++++ SUPPLIED INFORMATION ++++

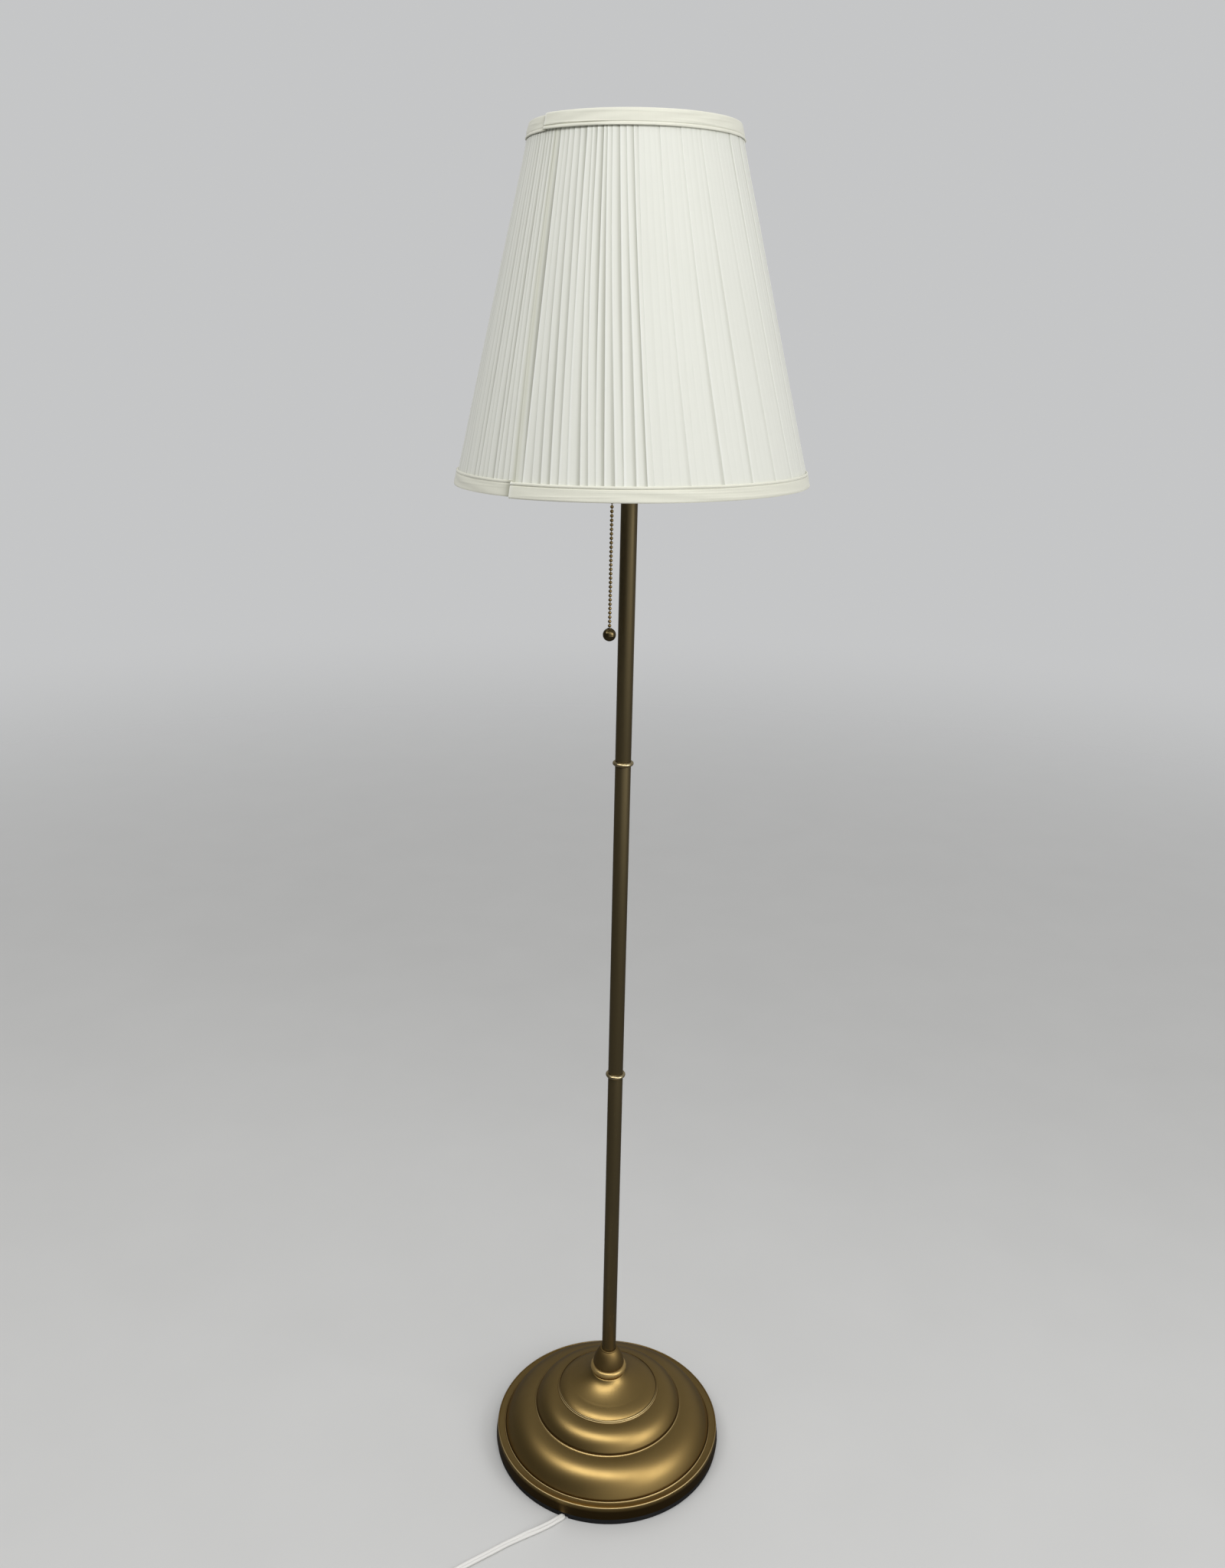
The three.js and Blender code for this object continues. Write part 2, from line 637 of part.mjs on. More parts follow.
const coupling = turned(
  [
    [0, COUPLING_BOTTOM],
    [COUPLING_RADIUS, COUPLING_BOTTOM],
    [COUPLING_RADIUS, COUPLING_TOP - 2],
    [COUPLING_RADIUS - 1, COUPLING_TOP],
    [0, COUPLING_TOP],
  ],
  10,
);
const swivel = turned(
  [
    [0, SWIVEL_BOTTOM],
    [CHAIN_BEAD, SWIVEL_BOTTOM + SWIVEL_HEIGHT / 2],
    [0, SWIVEL_BOTTOM + SWIVEL_HEIGHT],
  ],
  10,
);
const ball = turned(arc(BALL_RADIUS, [0, BALL_HEIGHT], -90, 90, 10).map(onAxis), 16);
add('chain_coupling', atChain(coupling), BRIGHT_BRASS);
add('chain_swivel', atChain(swivel), BRIGHT_BRASS);
add('pull_chain', atChain(beads(CHAIN_TOP, BALL_HEIGHT + BALL_RADIUS + GAP, 6)), BRIGHT_BRASS);
add('chain_ball', atChain(ball), DARK_BRASS);

// Inside the spout the chain runs level, from the lever to the corner.
const stub = beads(STUB_BEADS * CHAIN_PITCH, 0, 6).rotateY(Math.PI / 2);
add('chain_stub', onSpout(stub.translate(LEVER_AT + 1.3, 0, SPOUT_HEIGHT)), BRIGHT_BRASS);

// ---------------------------------------------------------------- shade

// Outside radius of the shade's trim at a height.
function shadeRadius(height) {
  const share = (height - SHADE_BOTTOM) / (SHADE_TOP - SHADE_BOTTOM);
  return THREE.MathUtils.lerp(SHADE_BOTTOM_RADIUS, SHADE_TOP_RADIUS, share);
}

// A wall that follows the shade's slope, between two depths under the trim's outside.
function slopedWall(outerDepth, innerDepth, bottom, top) {
  return turned(
    loop([
      [shadeRadius(bottom) - innerDepth, bottom],
      [shadeRadius(bottom) - outerDepth, bottom],
      [shadeRadius(top) - outerDepth, top],
      [shadeRadius(top) - innerDepth, top],
    ]),
    40,
  );
}

// The shade's layers, as depths under the trim's outside.
const TAPE_THICKNESS = 1.2;
const COVER_INSIDE = 3.5;
const LINER_INSIDE = 4.4;
const TAPE_INSIDE = 4.85;
const TURN_IN = 2.4; // height of the tape's turned-in inside

// A tape folded over the edge of the wall: a broad outside and a narrow turned-in inside.
function makeTrim(edge, broad, narrow) {
  const into = Math.sign(broad - edge);
  const depthAt = (depth, height) => [shadeRadius(height) - depth, height];
  return turned(
    loop([
      depthAt(0, edge),
      depthAt(0, broad),
      depthAt(TAPE_THICKNESS, broad),
      depthAt(TAPE_THICKNESS, edge + into),
      depthAt(LINER_INSIDE + GAP, edge + into),
      depthAt(LINER_INSIDE + GAP, narrow),
      depthAt(TAPE_INSIDE, narrow),
      depthAt(TAPE_INSIDE, edge),
    ]),
    40,
  );
}

const COVER_BOTTOM = SHADE_BOTTOM + 1 + GAP;
const COVER_TOP = SHADE_TOP - 1 - GAP;
add('shade_cover', slopedWall(TAPE_THICKNESS + GAP, COVER_INSIDE, COVER_BOTTOM, COVER_TOP), FABRIC);
add('shade_liner', slopedWall(COVER_INSIDE + GAP, LINER_INSIDE, COVER_BOTTOM, COVER_TOP), FABRIC);
add('trim_bottom', makeTrim(SHADE_BOTTOM, SHADE_BOTTOM + TRIM_HEIGHT, SHADE_BOTTOM + TURN_IN), TRIM);
add('trim_top', makeTrim(SHADE_TOP, SHADE_TOP - TRIM_HEIGHT, SHADE_TOP - TURN_IN), TRIM);

// The wire frame: two rings, four ribs down the wall, and three arms up from the fitter ring.
const BOTTOM_WIRE = SHADE_BOTTOM + 5;
const TOP_WIRE = SHADE_TOP - 5;
const RIB_RADIUS = 1.2;
const ARM_RADIUS = 1.3;
const wireAt = (height) => shadeRadius(height) - WIRE_INSET;
const onWire = (height, angle) =>
  new THREE.Vector3(wireAt(height) * Math.cos(angle), wireAt(height) * Math.sin(angle), height);

// A bar that stops just short of the two places it joins.
function barBetween(start, end, radius, shortStart, shortEnd) {
  const direction = end.clone().sub(start).normalize();
  const from = start.clone().addScaledVector(direction, shortStart);
  const to = end.clone().addScaledVector(direction, -shortEnd);
  return bar(from, to, radius, 8);
}

add('wire_bottom', wireRing(wireAt(BOTTOM_WIRE), BOTTOM_WIRE), STEEL);
add('wire_top', wireRing(wireAt(TOP_WIRE), TOP_WIRE), STEEL);
const shortOfWire = WIRE_RADIUS + 2 * GAP;
for (let i = 0; i < 4; i += 1) {
  const angle = Math.PI / 4 + (i * Math.PI) / 2;
  const [low, high] = [BOTTOM_WIRE, TOP_WIRE].map((height) => onWire(height, angle));
  add(`rib_${i + 1}`, barBetween(low, high, RIB_RADIUS, shortOfWire, shortOfWire), STEEL);
}

const FITTER_INNER = HOLDER_RADIUS + 2 * GAP;
const FITTER_OUTER = 24.5;
const FITTER_TOP = FITTER_HEIGHT + FITTER_THICKNESS;
const ARM_FOOT = FITTER_OUTER + ARM_RADIUS + 0.5; // from the pole's axis
add('fitter_ring', sleeve(FITTER_INNER, FITTER_OUTER, FITTER_HEIGHT, FITTER_TOP, 24), STEEL);
for (let i = 0; i < 3; i += 1) {
  const angle = Math.PI / 2 + (i * 2 * Math.PI) / 3;
  const foot = new THREE.Vector3(ARM_FOOT * Math.cos(angle), ARM_FOOT * Math.sin(angle), 0);
  foot.z = FITTER_HEIGHT + FITTER_THICKNESS / 2;
  add(`arm_${i + 1}`, barBetween(foot, onWire(TOP_WIRE, angle), ARM_RADIUS, 0, shortOfWire), STEEL);
}

// ---------------------------------------------------------------- cord

const floorPoint = ({ x, y }, height) => new THREE.Vector3(x, y, height);
const behindExit = (distance) => CORD_EXIT.clone().addScaledVector(CORD_OUT, -distance);

// Down the pole from the switch body, round under the nut, and level to the gland.
const glandInner = behindExit(GLAND_SETBACK + GLAND_LENGTH + GAP);
const LEAD_HEIGHT = 2.9; // middle of the lead above the floor
const lead = [
  [0, 0, BODY_BOTTOM - GAP], [0, 0, 640], [0, 0, 28], [0, 0, 20], [0, 0, 14],
  [1.2, -0.6, 8.4], [5, -2.6, 4.4], [10.5, -7, 3], [16, -16, LEAD_HEIGHT], [18, -30, LEAD_HEIGHT],
  [12, -48, LEAD_HEIGHT], [1, -66, LEAD_HEIGHT], [-12, -85, LEAD_HEIGHT],
].map(([x, y, z]) => new THREE.Vector3(x, y, z));
lead.push(floorPoint(glandInner, LEAD_HEIGHT));
add('inner_lead', tube(lead, 2 * LEAD_RADIUS, 2 * LEAD_RADIUS, 8, 3), WHITE_VINYL);

// Across the floor from the gland's outer face to the side of the coil.
const cordStart = behindExit(GLAND_SETBACK - 2 * GAP);
const CORD_ROUTE = [
  [-55, -136.4], [-63, -142.8], [-71.5, -148.3], [-80, -153.2], [-89, -157.7], [-97.5, -162.2],
  [-106, -167.1], [-114.5, -172.3], [-130.5, -183.2], [-147, -194.2], [-163, -205.2],
  [-177, -216.4], [-189, -229.5], [-197.5, -244.5], [-202.4, -260.5], [-204.6, -277],
].map(([x, y]) => floorPoint({ x, y }, CORD_HEIGHT));
const cordPoints = [floorPoint(cordStart, CORD_HEIGHT), ...CORD_ROUTE];
add('power_cord', tube(cordPoints, CORD_WIDTH, CORD_THICKNESS, 8, 2), WHITE_VINYL);

const coilInner = COIL_MIDDLE_RADIUS - COIL_WIDTH / 2;
const coilOuter = COIL_MIDDLE_RADIUS + COIL_WIDTH / 2;
const coil = sleeve(coilInner, coilOuter, COIL_BOTTOM, COIL_BOTTOM + COIL_HEIGHT, 32);
add('cord_coil', coil.translate(COIL_CENTRE.x, COIL_CENTRE.y, 0), WHITE_VINYL);

// A narrow tie right round the coil on one side.
const TIE_WIDTH = 5;
const TIE_WALL = 1;
const TIE_TURN = Math.PI / 3;

function makeTie() {
  const [width, height] = [COIL_WIDTH + 2 * GAP, COIL_HEIGHT + 2 * GAP];
  const outer = toManifold(box(width + 2 * TIE_WALL, TIE_WIDTH, height + 2 * TIE_WALL));
  const tie = fromManifold(outer.subtract(toManifold(box(width, TIE_WIDTH + 2, height))));
  tie.translate(COIL_MIDDLE_RADIUS, 0, COIL_BOTTOM + COIL_HEIGHT / 2);
  return tie.rotateZ(TIE_TURN).translate(COIL_CENTRE.x, COIL_CENTRE.y, 0);
}

add('cord_tie', makeTie(), BLACK);

// From the top of the coil down to the plug.
const CORD_TAIL = [
  [-110.4, -331.8, 8], [-103, -333.5, 5.4], [-96, -331.6, 4.4], [-90, -326.6, 4.6],
  [-86, -318.5, 5.6], [-84.2, -309.5, 6.8], [-84, -300.3, 7.3],
];
const tailPoints = CORD_TAIL.map(([x, y, z]) => new THREE.Vector3(x, y, z));
add('cord_tail', tube(tailPoints, CORD_WIDTH, CORD_THICKNESS, 8, 3), WHITE_VINYL);

// ---------------------------------------------------------------- plug

// A tapered body between two rounded rectangles, pointing to +Y.
function makePlugBody() {
  const stations = [[0, 0.42, 0.5], [0.3, 0.5, 0.62], [0.45, 0.92, 0.94], [0.9, 1, 1], [1, 0.94, 0.94]];
  const sides = 16;
  const positions = [];
  const faces = [];
  for (const [along, wide, thick] of stations) {
    for (let i = 0; i < sides; i += 1) {
      const angle = (2 * Math.PI * (i + 0.5)) / sides;
      const squared = (value) => Math.sign(value) * Math.abs(value) ** 0.5;
      const x = (PLUG_WIDTH / 2) * wide * squared(Math.cos(angle));
      const z = (PLUG_THICKNESS / 2) * thick * squared(Math.sin(angle));
      positions.push(x, along * PLUG_LENGTH, z);
    }
  }
  for (let ring = 0; ring + 1 < stations.length; ring += 1) {
    for (let i = 0; i < sides; i += 1) {
      const next = (i + 1) % sides;
      const [a, b] = [ring * sides + i, ring * sides + next];
      faces.push(a, b, b + sides, a, b + sides, a + sides);
    }
  }
  for (let i = 1; i + 1 < sides; i += 1) {
    const last = (stations.length - 1) * sides;
    faces.push(0, i + 1, i, last, last + i, last + i + 1);
  }
  const geometry = new THREE.BufferGeometry();
  geometry.setAttribute('position', new THREE.Float32BufferAttribute(positions, 3));
  geometry.setIndex(faces);
  return closedSolid(geometry);
}

const PLUG_HEIGHT = PLUG_THICKNESS / 2 + GAP;
const BLADE_LENGTH = 16;
const BLADE_WIDTH = 6.4;
const BLADE_THICKNESS = 1.5;
const BLADE_SPACING = 12.7;
add('plug_body', makePlugBody().translate(PLUG_AT.x, PLUG_AT.y, PLUG_HEIGHT), WHITE_VINYL);
['line', 'neutral'].forEach((name, i) => {
  const x = PLUG_AT.x + (i - 0.5) * BLADE_SPACING;
  const y = PLUG_AT.y + PLUG_LENGTH + GAP + BLADE_LENGTH / 2;
  const blade = box(BLADE_THICKNESS, BLADE_LENGTH, BLADE_WIDTH).translate(x, y, PLUG_HEIGHT);
  add(`plug_blade_${name}`, blade, BRIGHT_BRASS);
});

export default lamp;
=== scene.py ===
# %% [markdown]
# # A floor lamp with a pleated shade
#
# This lesson finishes a floor lamp whose parts were already drawn, to size, in another program.
# Their solids are plain and faceted, and they are right about where everything is. Blender's
# work here is the surface: turned brass, pleated cloth, a bead chain and a flat white cord.

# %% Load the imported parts
import math

import bmesh
import bpy
import numpy as np
from mathutils import Matrix, Vector


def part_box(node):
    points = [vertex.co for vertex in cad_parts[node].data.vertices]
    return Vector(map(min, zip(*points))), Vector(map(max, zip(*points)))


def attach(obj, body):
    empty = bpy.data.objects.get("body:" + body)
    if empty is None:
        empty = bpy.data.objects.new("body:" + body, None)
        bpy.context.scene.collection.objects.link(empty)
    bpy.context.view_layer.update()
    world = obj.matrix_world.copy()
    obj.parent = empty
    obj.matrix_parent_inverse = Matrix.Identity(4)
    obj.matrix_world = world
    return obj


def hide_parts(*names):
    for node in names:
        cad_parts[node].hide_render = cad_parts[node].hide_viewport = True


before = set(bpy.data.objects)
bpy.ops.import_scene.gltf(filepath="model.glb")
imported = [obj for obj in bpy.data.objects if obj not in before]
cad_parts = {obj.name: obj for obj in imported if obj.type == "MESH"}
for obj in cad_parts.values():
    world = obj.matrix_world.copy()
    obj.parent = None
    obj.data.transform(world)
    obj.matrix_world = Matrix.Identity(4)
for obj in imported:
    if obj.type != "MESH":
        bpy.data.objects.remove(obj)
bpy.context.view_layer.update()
MM = 0.001


# %% Read sizes from the parts
def bottom(node):
    """Height of the node's lowest point."""
    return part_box(node)[0].z


def top(node):
    """Height of the node's highest point."""
    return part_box(node)[1].z


def radius_of(node):
    """Outside radius of a round node: half of its box's width."""
    low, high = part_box(node)
    return (high.x - low.x) / 2


def middle(node):
    """The centre of the node's box."""
    low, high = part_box(node)
    return (low + high) / 2


def span(node):
    """A round node's lowest and highest point and its outside radius, in millimetres."""
    return bottom(node) / MM, top(node) / MM, radius_of(node) / MM


BASE_RADIUS = radius_of("base_shell")
print("base radius", round(BASE_RADIUS, 4), "height", round(top("trim_top"), 4))

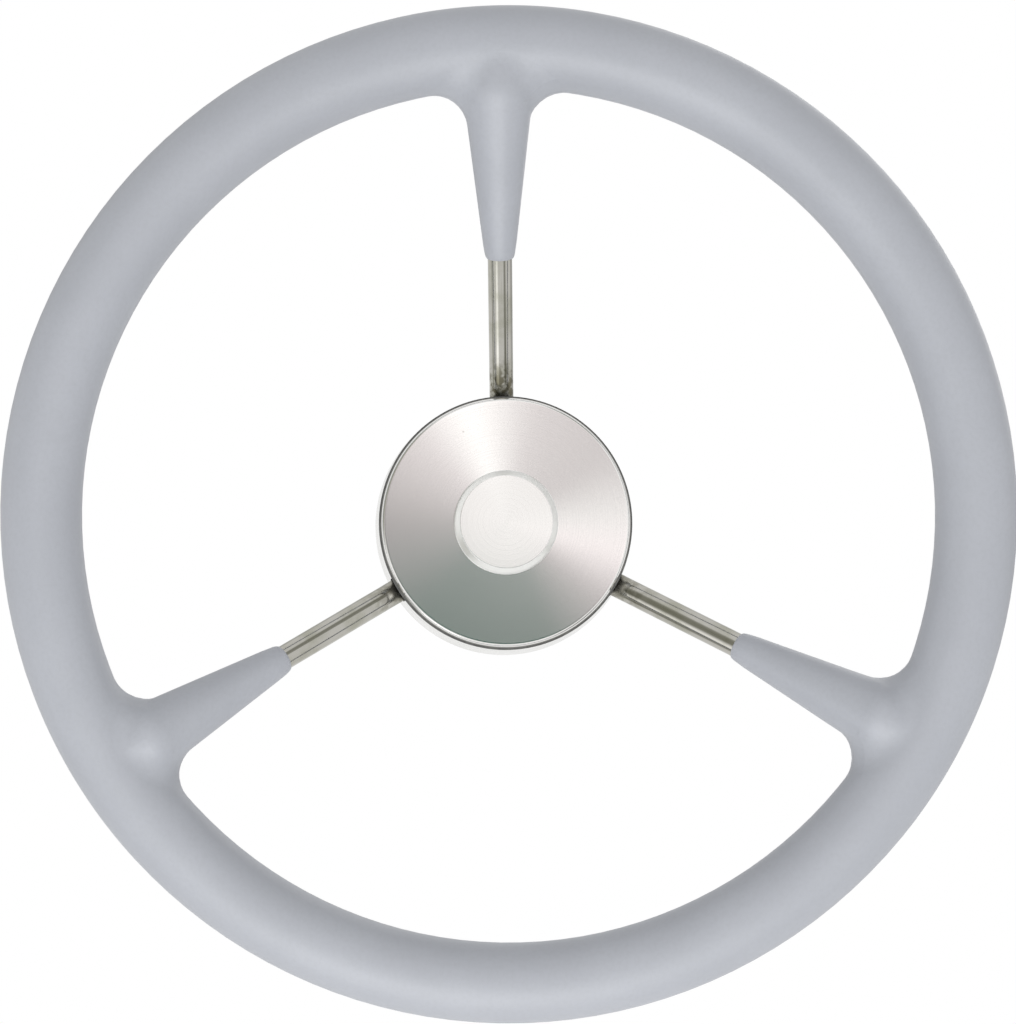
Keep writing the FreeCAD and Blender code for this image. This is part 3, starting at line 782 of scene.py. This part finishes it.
FINISH_FADE = 0.3 * MM  # how far one finish fades into the next
FACE_START = BOSS_RADIUS + 0.1 * MM
EDGE_START = CAP_RADIUS - EDGE_ROUND
on_boss = ramp(tree, from_shaft, shoulder_start - FINISH_FADE, shoulder_start, 1.0, 0.0)
on_face = ramp(tree, from_shaft, FACE_START, BOSS_RADIUS + FOOT_ROUND)
at_edge = ramp(tree, from_shaft, EDGE_START, EDGE_START + FINISH_FADE)
brushed = reckon(tree, "SUBTRACT", on_face, at_edge)
on_shoulder = reckon(tree, "SUBTRACT", reckon(tree, "SUBTRACT", 1.0, on_boss), on_face)
round_about = join(tree, times(tree, z, -1.0), 0.0, x)
spread = blend(tree, on_shoulder, join(tree, x, 0.0, z), round_about)
turned = add_node(
    tree, "VectorTransform", vector_type="VECTOR", convert_from="OBJECT", convert_to="WORLD",
)
feed(tree, turned.inputs[0], spread)
feed(tree, shader.inputs["Tangent"], turned.outputs[0])
print("brushed from", round(FACE_START, 4), "to", round(EDGE_START, 4), "m from the shaft")

# %% [markdown]
# The raised boss is smoother than the face, and the rounded edge is polished bright. Its
# outermost line is rougher, and painted dark: a painted reflection of the dark that the
# rolled edge mirrors. Each place could have a material of its own, with a hard border. One
# material that adds the places up lets them fade into each other. A few coarser circles, a
# fine grain and two small darker spots keep the face from looking like new glass.

# %% Give each place on the cap its finish
# the outermost line of the rounded edge: rougher, and painted dark as a painted reflection
LINE_START, LINE_FULL = CAP_RADIUS - 0.55 * MM, CAP_RADIUS - 0.20 * MM
LINE_FADES, LINE_END = SKIRT_END + 3.0 * MM, SKIRT_END + 2.5 * MM  # depths
before_skirt = ramp(tree, y, -LINE_FADES, -LINE_END, 1.0, 0.0)
painted_dark_edge_line = times(tree, ramp(tree, from_shaft, LINE_START, LINE_FULL), before_skirt)

EDGE_ROUGHNESS = 0.09
FINISHES = ((brushed, 0.165), (on_boss, 0.08), (on_shoulder, 0.30))
roughness = EDGE_ROUGHNESS
for place, rough in FINISHES:
    roughness = reckon(tree, "ADD", roughness, times(tree, place, rough - EDGE_ROUGHNESS))
roughness = reckon(tree, "ADD", roughness, times(tree, painted_dark_edge_line, 0.45))
circles = noise(tree, join(tree, from_shaft, 0.0, 0.0), 0.5 * MM, 5)
roughness = times(tree, roughness, ramp(tree, circles, 0.3, 0.7, 0.92, 1.08))
feed(tree, shader.inputs["Roughness"], roughness)

grain = ramp(tree, noise(tree, coords, 0.35 * MM, 3), 0.3, 0.7)
tone = blend(tree, grain, screen_colour(234, 233, 231), screen_colour(243, 242, 240))
scored = ramp(tree, circles, 0.45, 0.8, 0.0, 0.4)
tone = blend(tree, scored, tone, screen_colour(222, 221, 219))
# the shoulder is painted near white: a painted highlight that brightens the ring it mirrors
tone = blend(tree, on_shoulder, tone, screen_colour(252, 252, 250))
# the painted dark line on the edge, a painted reflection of dark surroundings
tone = blend(tree, times(tree, painted_dark_edge_line, 0.85), tone, screen_colour(124, 124, 120))
# two small spots painted darker, in the colour only, with no relief
DARK_SPOTS = ((-15.9 * MM, 36.2 * MM, 0.55 * MM), (1.2 * MM, -23.4 * MM, 0.5 * MM))  # x, z, radius
for spot_x, spot_z, spot_radius in DARK_SPOTS:
    away = add_node(tree, "VectorMath", operation="DISTANCE")
    feed(tree, away.inputs[0], join(tree, x, 0.0, z))
    away.inputs[1].default_value = (spot_x, 0, spot_z)
    in_dark_spot = ramp(tree, away.outputs["Value"], 0.0, spot_radius, 0.6, 0.0)
    tone = blend(tree, in_dark_spot, tone, screen_colour(150, 147, 140))
feed(tree, shader.inputs["Base Color"], tone)
cap_mesh.materials.append(cap_steel)
print("cap skin is", cap_steel.name)

# %% [markdown]
# The last cell sets the view transform.

# %% Set the view transform
bpy.context.scene.view_settings.view_transform = "Standard"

++++

Looking at the data above, return every line from the one with "const PLUG_HEIGHT = PLUG_THICKNESS / 2 + GAP;" down to the one with "for node in", exactly and inclusively.

const PLUG_HEIGHT = PLUG_THICKNESS / 2 + GAP;
const BLADE_LENGTH = 16;
const BLADE_WIDTH = 6.4;
const BLADE_THICKNESS = 1.5;
const BLADE_SPACING = 12.7;
add('plug_body', makePlugBody().translate(PLUG_AT.x, PLUG_AT.y, PLUG_HEIGHT), WHITE_VINYL);
['line', 'neutral'].forEach((name, i) => {
  const x = PLUG_AT.x + (i - 0.5) * BLADE_SPACING;
  const y = PLUG_AT.y + PLUG_LENGTH + GAP + BLADE_LENGTH / 2;
  const blade = box(BLADE_THICKNESS, BLADE_LENGTH, BLADE_WIDTH).translate(x, y, PLUG_HEIGHT);
  add(`plug_blade_${name}`, blade, BRIGHT_BRASS);
});

export default lamp;
=== scene.py ===
# %% [markdown]
# # A floor lamp with a pleated shade
#
# This lesson finishes a floor lamp whose parts were already drawn, to size, in another program.
# Their solids are plain and faceted, and they are right about where everything is. Blender's
# work here is the surface: turned brass, pleated cloth, a bead chain and a flat white cord.

# %% Load the imported parts
import math

import bmesh
import bpy
import numpy as np
from mathutils import Matrix, Vector


def part_box(node):
    points = [vertex.co for vertex in cad_parts[node].data.vertices]
    return Vector(map(min, zip(*points))), Vector(map(max, zip(*points)))


def attach(obj, body):
    empty = bpy.data.objects.get("body:" + body)
    if empty is None:
        empty = bpy.data.objects.new("body:" + body, None)
        bpy.context.scene.collection.objects.link(empty)
    bpy.context.view_layer.update()
    world = obj.matrix_world.copy()
    obj.parent = empty
    obj.matrix_parent_inverse = Matrix.Identity(4)
    obj.matrix_world = world
    return obj


def hide_parts(*names):
    for node in names:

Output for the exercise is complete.